Before his regeneration, man is called the “earth void and empty,” and also the “ground” wherein nothing of good and truth has been sown; “void” denotes where there is nothing of good, and “empty” where there is nothing of truth. Hence comes “thick darkness,” that is, stupidity, and ignorance of all things belonging to faith in the Lord, and, consequently, of all things belonging to spiritual and heavenly life. Such a man is thus described by the Lord through Jeremiah:–

“My people is stupid, they have not known Me; they are foolish sons, and are not intelligent; they are wise to do evil, but to do good they have no knowledge. I beheld the earth, and lo a void and emptiness, and the heavens, and they had no light (iv. 22,23).”

The “faces of the deep” are the lusts of the unregenerate man, and the falsities thence originating, of which he wholly consists and in which he is totally immersed. In this state, having no light, he is like a “deep,” or something obscure and confused. Such persons are also called “deeps,” and “depths of the sea,” in many parts of the Word, which are “dried up,” or “wasted,” before man is regenerated. As in Isaiah:–

And so on for a couple more paragraphs.

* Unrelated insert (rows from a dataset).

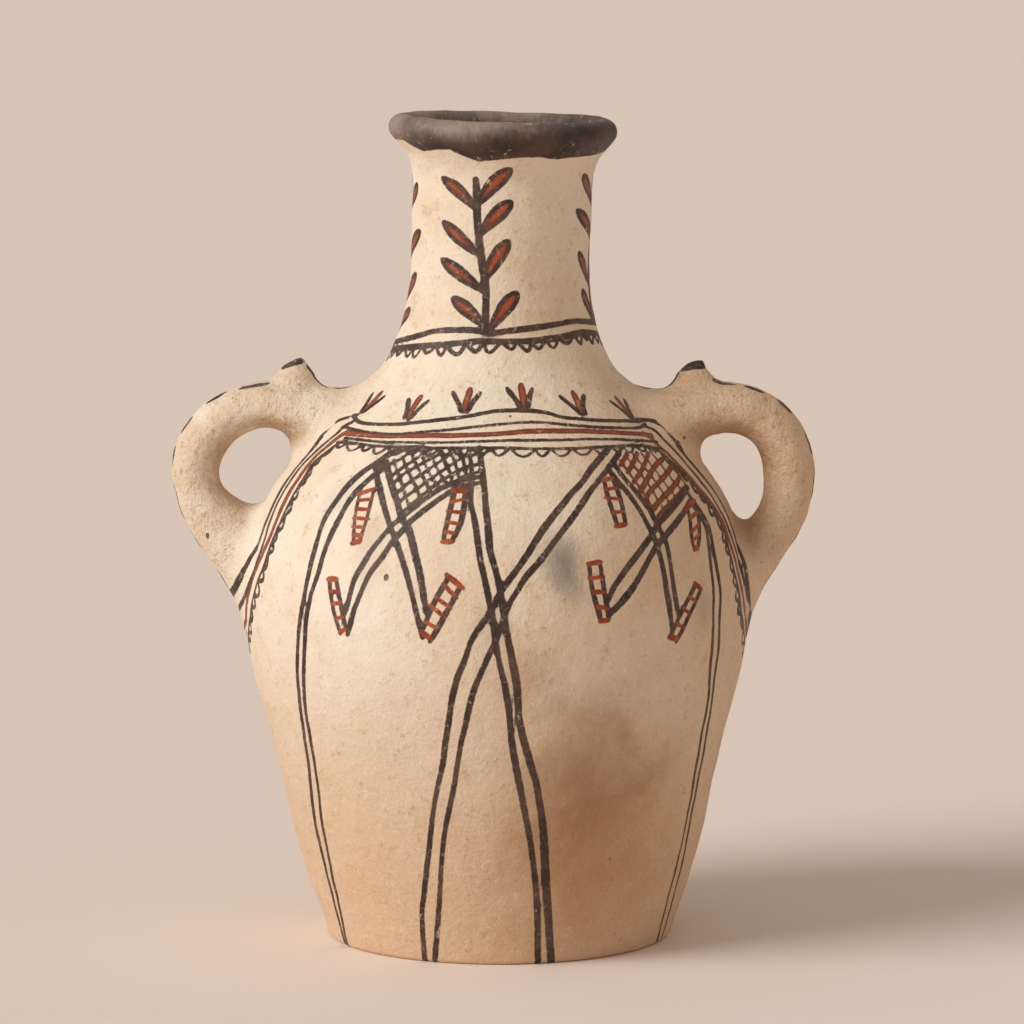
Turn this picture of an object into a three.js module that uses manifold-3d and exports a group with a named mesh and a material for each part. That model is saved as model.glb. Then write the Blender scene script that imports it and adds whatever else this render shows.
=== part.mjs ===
import * as THREE from 'three';
import { mergeVertices } from 'three/addons/utils/BufferGeometryUtils.js';
import Module from 'manifold-3d';

// A hand-built, two-handled pottery jar. Millimetres, +Z up, the middle of the
// foot at the origin, the two handles on +X and -X.
// The jar is raised in stages that stiffen one after another: a flat slab, four
// wall courses, a rolled rim, two handles and a spur on top of each handle.

// Heights of the stages, from the slab up
const slabHeight = 10;
const lowerCourseHeight = 85;
const bellyRise = 70;          // lower course's top edge to the widest place
const bellyFall = 38;          // widest place to the shoulder course
const shoulderHeight = 82;
const neckHeight = 99;
const rimRollHeight = 16;

// Outer radii
const footRadius = 84.5;
const slabTopRadius = 86.6;
const lowerTopRadius = 109.4;
const bellyRadius = 122.3;
const shoulderRadius = 116;    // at the shoulder course's lower edge
const rootRadius = 51.8;       // where the neck starts
const neckRadius = 42.8;       // at the narrowest place
const neckWaistDrop = 31;      // neck's top edge to its narrowest place
const neckTopRadius = 48.2;

// How far the outline leans out (plus) or in (minus) at those places, degrees
const slabTopLean = 21;
const lowerTopLean = 14;
const shoulderLean = -17;
const shoulderMidLean = -46;
const rootLean = -26;
const neckTopLean = 38;

// The shoulder's turning place, between the shoulder course's two edges
const shoulderMidRadius = 76;
const shoulderMidRise = 54;

// Walls and joints
const footRound = 3;
const lowerWall = 9;
const upperWall = 7;
const scarf = 4;               // how much higher a joint is on the inside
const slabLip = 7;             // width of the slab's raised edge inside the wall
const rollRadius = 6;
const rollOverhang = 0.7;      // roll's middle outside the neck's top radius
const lutingGap = 0.3;

// Handles: the loop stands off the wall, measured from the belly's widest radius
const handleStandOff = 34;     // widest radius to the outside of the handle
const handleTopDrop = 14;      // shoulder course's top edge to the handle's top
const handleThickness = 23;
const handleWidth = 28;
const upperRootThickness = 30;
const upperRootWidth = 42;
const lowerArmThickness = 28;
const lowerArmWidth = 33;
const lowerRootThickness = 36;
const lowerRootWidth = 46;
const upperRootRise = 51;      // above the shoulder course's lower edge
const upperArmReach = 14;      // out from the wall
const upperArmRise = 3;        // above the upper root
const upperArmThicker = 2;
const upperArmWider = 6;
const bendInset = 7.5;         // the bend's middle line, in from the elbow's
const bendDrop = 9.5;          // below the loop's top
const elbowRise = 25;
const backInset = 4;           // under the elbow, in from the elbow's line
const backDrop = 18.5;
const backFuller = 1;          // thickness and width
const lowerArmReach = 5.5;
const lowerArmDrop = 14;       // below the shoulder course's lower edge
const lowerRootDrop = 43;
const topSpan = 25.5;          // elbow's outside to the loop's top
const rootDepth = 16;          // how far the trimmed ends run into the wall

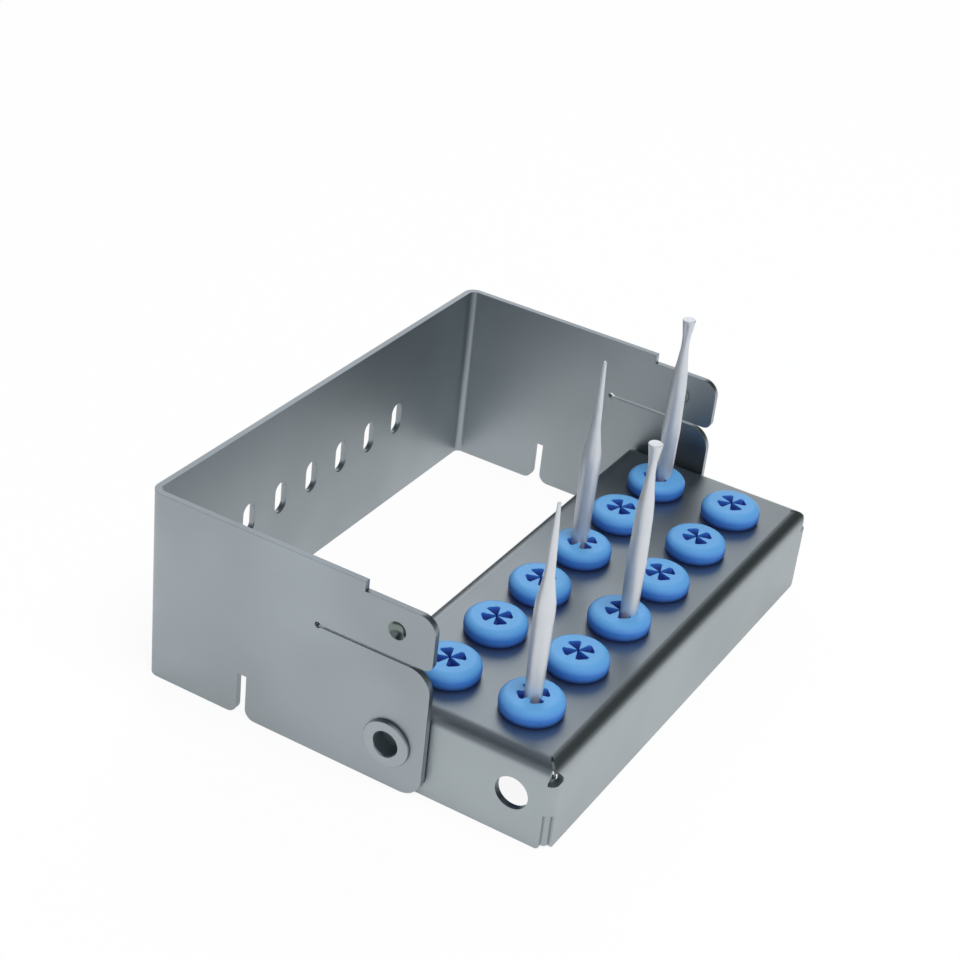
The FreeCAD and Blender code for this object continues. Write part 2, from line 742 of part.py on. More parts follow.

Then Swedenborg dispels the gloom and doom, moving on to the second half of the second verse:

By the “Spirit of God” is meant the Lord’s mercy, which is said to “move,” or “brood,” as a hen broods over her eggs. The things over which it moves are such as the Lord has hidden and treasured up in man, which in the Word throughout are called remains or a remnant, consisting of the cognitions of what is true and good, which never come into light or day, until external things are vastated. These cognitions are here called “the faces of the waters.”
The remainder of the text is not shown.